I shall see if I can get a newspaper on the case. Reclaim the Streets anyone?
Meanwhile - back where I come from, in what used to be the industrial northern working class heartland, and is now a place where there is no industry and no work, I find the BNP too present for comfort, and something like apartheid between the white and Muslim populations. It is depressing, and something the liberal south doesn't really understand. It is also dangerous; apartheid leads to civil war, which might be where Britain is heading.

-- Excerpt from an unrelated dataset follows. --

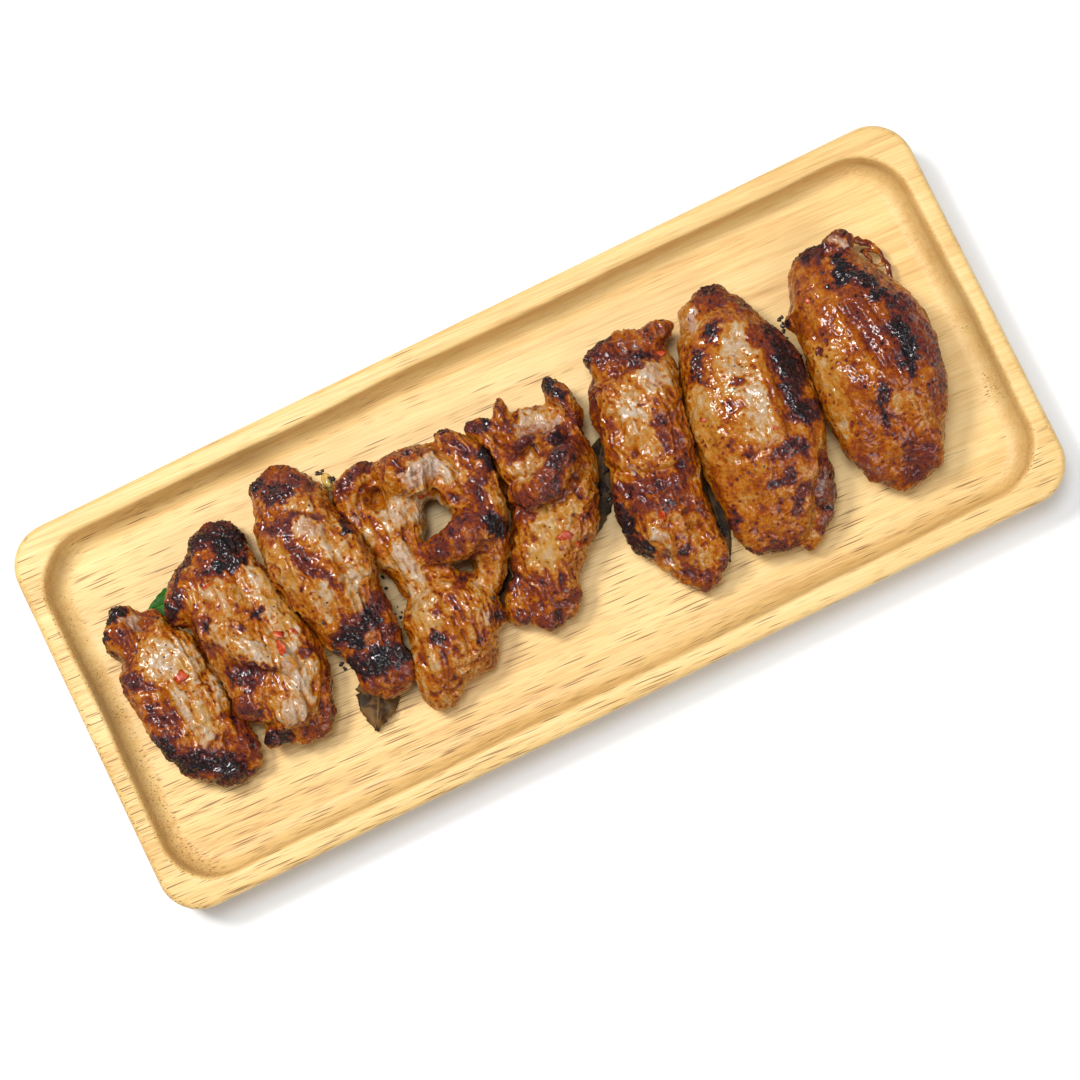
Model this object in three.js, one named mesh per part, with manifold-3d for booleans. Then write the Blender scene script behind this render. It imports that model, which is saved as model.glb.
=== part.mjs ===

I have had to go back there for personal reasons, and apart from the astonishing ugliness of what the Council call 'improvements' (tarmac the cobble streets, rip out the York stone pavements, let terraced houses use plastic slates and Upvc windows, demolish the town centre), the race problem is scary. Making everything ugly and tearing down a shape that people can recognise, helps no-one to feel good about where they live. If you live in ugliness, if you have no work, and if you feel overwhelmed by another culture - racism will get the upper hand. Discontent and misery always find targets, and the easiest target is a stranger. That's the white side of it.
On the other hand, I tried saying a normal ordinary 'hello' in the street to 52 Pakistanis of both sexes, and all ages, and yes I counted, and only three spoke back. This is a divided place, whatever the government says about integration, and this is why the BNP is doing so well.
We have tried hard over the years to stamp out white racism, and it needs stamping out. But now, there is a new challenge too, and that is the responsibilities of those who have come to live here towards the host country. If there is no exchange, there will be breakdown.
But I am not ending this month's column on a gloomy note, because there is much than can be done. There is always another chance. My god-child, who is eleven, says that she wants to be a human rights lawyer, to help fight injustice. If our kids are thinking like that, there is always hope.